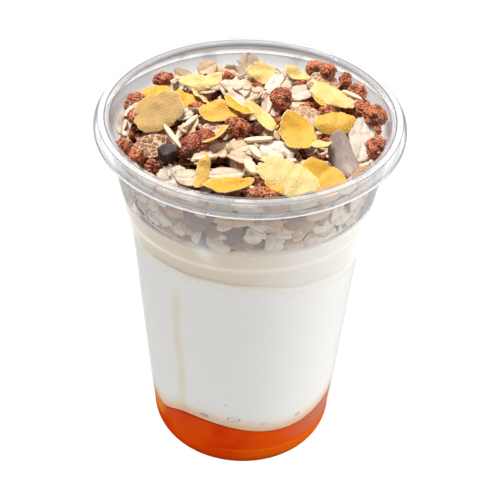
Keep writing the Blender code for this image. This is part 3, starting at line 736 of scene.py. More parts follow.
def torn_edge(draw, turn, ragged, frayed, cracks):
    """Radius of a flake's edge as a share of its ellipse: 1, plus cosines of 2 to 8 waves round
    it, plus finer cosines of 11 to 26 waves, less a bell-shaped notch for each crack."""
    edge = 1.0
    for count in range(2, 9):
        edge = edge + ragged / count ** 0.7 * draw.normal() * np.cos(count * turn + draw.uniform(0.0, 6.28))
    for count in range(11, 27, 3):
        edge = edge + frayed * draw.normal() * np.cos(count * turn + draw.uniform(0.0, 6.28))
    for _ in range(cracks):
        gap = (turn - draw.uniform(-np.pi, np.pi) + np.pi) % (2.0 * np.pi) - np.pi
        edge = edge - draw.uniform(0.1, 0.3) * bell(gap, 0.0, draw.uniform(0.09, 0.18))
    return edge


def flake(draw, length, width, thick, steps, turns, edge, bend=(0.0, 0.0, 0.0), dent=0.0, blisters=0):
    """A flake in its own plane, as a grid of rings from the middle of its upper face, over its
    edge, to the middle of its lower face. Its outline is an ellipse times its torn edge. Bend
    is sweep, which bends the length into an arc in the plane, roll, which bends it into an arc
    out of the plane, both in degrees, and cup, the height that a paraboloid lifts its rim. Dent
    is the height of its uneven surface, and blisters are bell-shaped bumps up and down. Also
    gives each point's share of the way to the edge, and its place in the plane."""
    ring = np.linspace(0.0, np.pi, 2 * steps + 1)[:, None]
    turn = np.linspace(0.0, 2.0 * np.pi, turns, endpoint=False)[None, :]
    reach = np.sin(ring)
    side = np.sign(np.round(np.cos(ring), 6)) * np.abs(np.cos(ring)) ** 0.4
    rim = torn_edge(draw, turn, *edge)
    x = 0.5 * length * reach * rim * np.cos(turn)
    y = 0.5 * width * reach * rim * np.sin(turn)
    flat = np.stack([x, y], -1) + draw.uniform(-900.0, 900.0, 2)
    z = 0.5 * thick * side + dent * ripple(draw, x, y, 0.0, 7, 4.5)
    for _ in range(blisters):
        near = (x - draw.uniform(-0.4, 0.4) * length) ** 2 + (y - draw.uniform(-0.4, 0.4) * width) ** 2
        rise = draw.uniform(0.15, 0.4) * draw.choice([-1.0, 1.0])
        z = z + rise * np.exp(-near / draw.uniform(0.9, 2.2) ** 2)
    sweep, roll, cup = bend
    z = z + cup * 2.0 * ((x / length) ** 2 + (y / width) ** 2)
    if sweep:
        centre = length / math.radians(sweep)
        x, y = (centre + y) * np.sin(x / centre), (centre + y) * np.cos(x / centre) - centre
    if roll:
        centre = length / math.radians(roll)
        x, z = (centre - z) * np.sin(x / centre), centre - (centre - z) * np.cos(x / centre)
    return np.stack([x, y, z + 0.0 * x], -1), reach + 0.0 * x, flat


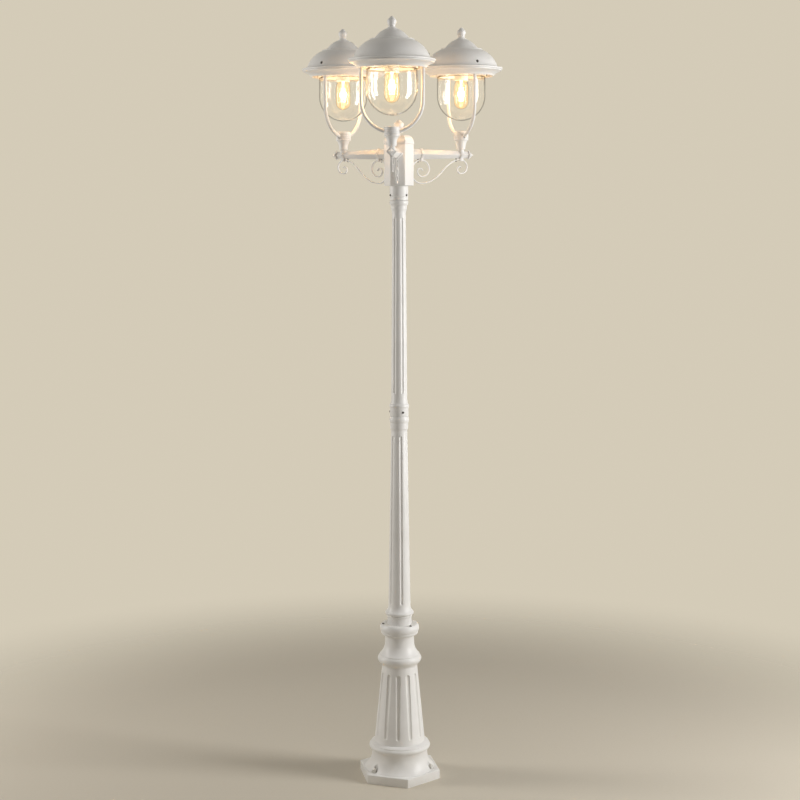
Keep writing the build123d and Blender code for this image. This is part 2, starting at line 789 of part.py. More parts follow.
def lead_path():
    """From the block in the hub, along the arm, up the stem, round the bar and over to the lamp holder."""
    near, reach, bend = terminal_size / 4, lantern_reach, lead_bend
    low_z = hub_z + hub_floor + terminal_height
    cut = 1 - sqrt(0.5)
    # the bend at the stirrup's foot touches the upright run and the bar's curve
    foot_z = stirrup_z - sqrt((stirrup_radius + bend) ** 2 - bend ** 2)
    share = stirrup_radius / (stirrup_radius + bend)
    join = Vector(reach, bend * share, stirrup_z + (foot_z - stirrup_z) * share)
    half_way = Vector(0, join.Y - bend, join.Z - foot_z).normalized() + Vector(0, -1, 0)
    bend_mid = Vector(reach, bend, foot_z) + half_way.normalized() * bend
    along, down = stirrup_radius * sin(radians(60)), stirrup_radius * cos(radians(60))
    curve_mid = Vector(reach, along, stirrup_z - down)
    top_z = lead_top_z - holder_bend
    top_mid = Vector(reach, stirrup_radius - holder_bend * cut, lead_top_z - holder_bend * cut)
    top_end = Vector(reach, stirrup_radius - holder_bend, lead_top_z)
    hub_low, hub_end = Vector(near, 0, arm_z - hub_bend), Vector(near + hub_bend, 0, arm_z)
    hub_mid = Vector(near + hub_bend * cut, 0, arm_z - hub_bend * cut)
    stem_low, stem_end = Vector(reach - bend, 0, arm_z), Vector(reach, 0, arm_z + bend)
    stem_mid = Vector(reach - bend * cut, 0, arm_z + bend * cut)
    return Wire([
        Line((near, 0, low_z), hub_low),
        ThreePointArc(hub_low, hub_mid, hub_end),
        Line(hub_end, stem_low),
        ThreePointArc(stem_low, stem_mid, stem_end),
        Line(stem_end, (reach, 0, foot_z)),
        ThreePointArc((reach, 0, foot_z), bend_mid, join),
        ThreePointArc(join, curve_mid, (reach, stirrup_radius, stirrup_z)),
        Line((reach, stirrup_radius, stirrup_z), (reach, stirrup_radius, top_z)),
        ThreePointArc((reach, stirrup_radius, top_z), top_mid, top_end),
        Line(top_end, (reach, holder_shoulder_radius - 3, lead_top_z)),
    ])


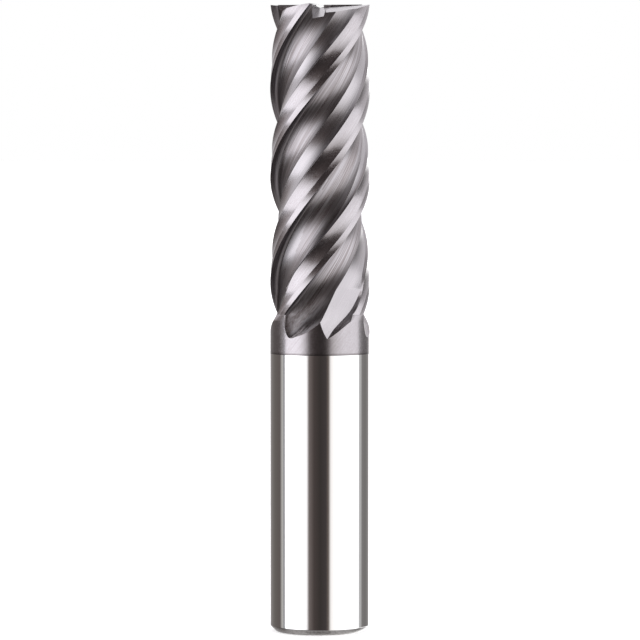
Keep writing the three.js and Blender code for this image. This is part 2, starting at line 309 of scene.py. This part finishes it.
def tooth_columns(i, z):
    """Tooth i's land and the flute ahead of it, heel to next heel, at all heights z."""
    after = (i + 1) % TOOTH_COUNT
    wrap = 2 * math.pi if after == 0 else 0.0
    foot = foot_angle(after, z) + wrap
    facing = back_facing(after, z) + wrap
    nothing, deepest, last = (np.full_like(z, u) for u in (0.0, DEEPEST_U, LAST_U))
    always_bent = np.full_like(z, -math.inf)

    def back_radius(angle):
        return back_distance(z) / np.maximum(np.cos(angle - facing), LEAST_COSINE)

    def emerges(u):
        return ground_flute(i, u, z)[0] <= RADIUS

    def ends(u):
        r, angle = ground_flute(i, u, z)
        return (r >= np.minimum(back_radius(angle), RADIUS)) | (angle >= foot)

    start_u = np.where(emerges(nothing), nothing, where_true(nothing, deepest, emerges))
    end_u = where_true(deepest, last, ends)
    floor = []
    for k in range(COLUMNS["floor"] + 1):
        r, angle = ground_flute(i, start_u + (end_u - start_u) * k / COLUMNS["floor"], z)
        floor.append((np.minimum(r, RADIUS), angle))
    floor_end = floor.pop()
    opening = facing - np.arccos(np.minimum(back_distance(z) / RADIUS, 1))
    shoulder = (floor_end[0], np.minimum(np.maximum(floor_end[1], opening), foot))
    has_back = shoulder[1] < foot - SAME_POINT
    back_r = np.where(has_back, np.minimum(back_radius(shoulder[1]), RADIUS), shoulder[0])
    foot_r = np.minimum(back_radius(foot), RADIUS)
    foot_point = (np.where(has_back, foot_r, np.maximum(foot_r, shoulder[0])), foot)
    next_r, next_angle = heel_point(after, z)
    line = (LINE_R + (RADIUS - LINE_R) * relief_fade(z), edge_angle(i, z) + LINE_ANGLE)
    return [
        *between(heel_point(i, z), line, COLUMNS["secondary"], z),
        *between(line, floor[0], COLUMNS["primary"], z),
        *floor,
        *between(floor_end, shoulder, COLUMNS["gap"], always_bent),
        shoulder,
        *straight((back_r, shoulder[1]), foot_point, COLUMNS["back"]),
        *between(foot_point, (next_r, next_angle + wrap), COLUMNS["wall"], z),
    ]


def swept_mesh(name, heights):
    """A closed mesh through the cross-sections at the given heights, lowest first."""
    z = np.array(heights)
    columns = []
    for i in range(TOOTH_COUNT):
        columns += tooth_columns(i, z)
    r = np.stack([c[0] for c in columns], axis=1)
    angle = np.stack([c[1] for c in columns], axis=1)
    rings, count = r.shape
    heights_of_all = np.repeat(z[:, None], count, 1)
    points = np.stack([r * np.cos(angle), r * np.sin(angle), heights_of_all], axis=2)
    low = np.arange(rings - 1)[:, None] * count
    high = low + count
    here = np.arange(count)
    after = (here + 1) % count
    quads = np.stack([low + here, low + after, high + after, high + here], axis=2)
    faces = quads.reshape(-1, 4).tolist()
    faces.append(list(range(count - 1, -1, -1)))
    faces.append(list(range((rings - 1) * count, rings * count)))
    rough = bpy.data.meshes.new(name)
    rough.from_pydata((points.reshape(-1, 3) * MM).tolist(), [], faces)
    bm = bmesh.new()
    bm.from_mesh(rough)
    bpy.data.meshes.remove(rough)
    bmesh.ops.remove_doubles(bm, verts=bm.verts, dist=WELD * MM)
    bmesh.ops.dissolve_degenerate(bm, edges=bm.edges, dist=WELD * MM)
    mesh = bpy.data.meshes.new(name)
    bm.to_mesh(mesh)
    bm.free()
    return mesh


def add_object(name, mesh):
    obj = bpy.data.objects.new(name, mesh)
    bpy.context.scene.collection.objects.link(obj)
    return obj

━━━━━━

▶ _EXERCISE_
Extract from the listing above the lines between the line containing "Keep writing the three.js" and the line containing "return (r >= np.minimum(back_radius(angle), RADIUS))", keeping both of those lines. Output nothing else.

▶ _TASK ANSWER_
Keep writing the three.js and Blender code for this image. This is part 2, starting at line 309 of scene.py. This part finishes it.
def tooth_columns(i, z):
    """Tooth i's land and the flute ahead of it, heel to next heel, at all heights z."""
    after = (i + 1) % TOOTH_COUNT
    wrap = 2 * math.pi if after == 0 else 0.0
    foot = foot_angle(after, z) + wrap
    facing = back_facing(after, z) + wrap
    nothing, deepest, last = (np.full_like(z, u) for u in (0.0, DEEPEST_U, LAST_U))
    always_bent = np.full_like(z, -math.inf)

    def back_radius(angle):
        return back_distance(z) / np.maximum(np.cos(angle - facing), LEAST_COSINE)

    def emerges(u):
        return ground_flute(i, u, z)[0] <= RADIUS

    def ends(u):
        r, angle = ground_flute(i, u, z)
        return (r >= np.minimum(back_radius(angle), RADIUS)) | (angle >= foot)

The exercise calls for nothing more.